Analysis of fatigue crack growth and residual stress

The first part of this dissertation employs a three-dimensional elastic-plastic finite element model of straight-through crack growth to correlate four well-known methodologies characterizing fatigue crack closure. The compliance offset and the adjusted compliance ratio (ACR) are experimental methods, whereas the node displacement and the contact stress methods are numerical approaches. Evolutions of crack closure from all four methodologies are compared for a numerical model of a single edge-cracked tension specimen subjected to different levels of constant amplitude cyclic loading.;In the second part, a detailed two dimensional stress analysis is conducted for a single pin-joint under plane stress conditions. This study investigates the influence of material nonlinearity, friction, and pre-existing residual stresses from cold-working process on the local radial and hoop stress levels around the pin-loaded hole.;Next, the beneficial influence of cold working process is quantified by computing the Mode I stress intensity factors KI for a single radial crack emanating from a side of a loaded hole. Two different loading configurations are considered: (a) an open hole in tension, (b) a pin-loaded hole. The stress intensity factors are computed using the J integral solutions and the weight functions specific to the crack configuration. The reductions in KI values due to different levels of cold-working process are presented for a range of crack lengths.;The final part of the research involves a numerical investigation of an on-line crack compliance technique that is used for experimental measurements of residual stress fields along the crack growth path.
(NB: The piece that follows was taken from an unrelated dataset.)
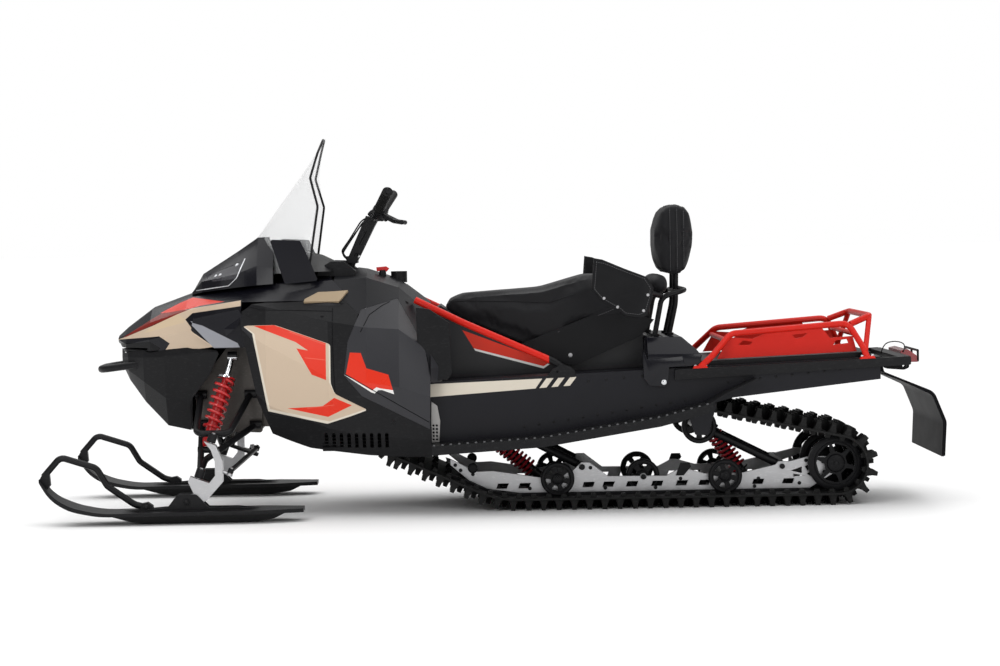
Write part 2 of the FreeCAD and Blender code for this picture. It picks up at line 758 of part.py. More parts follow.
outer_form = form(0.0)
inner_form = form(d.panel_thick)


body_shell = outer_form.cut(inner_form)


def grown(outline, by, radius=0.0):
    """A side outline widened all round, as a slab through the machine."""
    return side_face(outline, radius, -600).makeOffset2D(by, 2).extrude(V(0, 1200, 0))


def side_pair(outline, radius=0.0, inner=-60.0):
    """A panel of the left wall and its mirror image."""
    piece = body_shell.common(slab(outline, -600, inner, radius))
    return both(piece)


vent_outline = [(-711, 785), (-668, 813), (-549, 822), (-578, 781)]
grille_outline = [(-1440, 640), (-1296, 652), (-1258, 628), (-1284, 590), (-1270, 560), (-1440, 560)]
hood_outline = [(-1437, 560), (-1437, 830), (-1160, 900), (-1160, 1000), (-622, 1000), (-622, 889), (-560, 829),
                (-620, 800), (-940, 798), (-950, 714), (-1045, 634), (-1142, 620), (-1260, 600), (-1424, 580)]
cowl = body_shell.common(slab(hood_outline, -600, 600)).cut(slab(grille_outline, -600, 600))
cowl = cowl.cut(grown(vent_outline, d.panel_split))
grille_front, grille_back = inner_form.copy(), inner_form.copy()
grille_front.translate(V(1, 0, 0))
grille_back.translate(V(d.grille_depth, 0, 0))
grille = grille_front.cut(grille_back).common(
    slab([(-1440, 652), (-1292, 660), (-1244, 630), (-1268, 590), (-1254, 548), (-1440, 548)], -600, 600))
bars = [Part.makeBox(130, 400, 7, V(-1440, -200, z)) for z in (584, 602, 620)]
node("nose_grille", grille.cut(Part.makeCompound(bars)))
node("nose_cowl", cowl.cut(rod(tuple(on_post(700)), tuple(on_post(1100)), 60)))
side_outline = [(-944, 703), (-922, 712), (-816, 714), (-611, 641), (-611, 498), (-597, 459), (-474, 396),
                (-627, 348), (-845, 387), (-896, 665)]
side_round = [6, 30, 60, 14, 30, 30, 6, 10, 14, 120]
node("side_panels", Part.makeCompound([side_pair(side_outline, side_round), side_pair(vent_outline, 0.0, -150.0)]))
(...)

A finite rectangular sheet is considered with a single crack emanating from a side of a central hole. The residual stress field is introduced around the hole by cold-working simulation. As part of validation, the normalized residual stress intensity factors computed using the on-line crack compliance technique are compared with those from the J-integral approach for the case of elastic crack growth. The influence of crack tip plasticity on the performance of the on-line crack compliance technique is studied by comparing the solutions of the elastic and elastic-plastic crack growth models.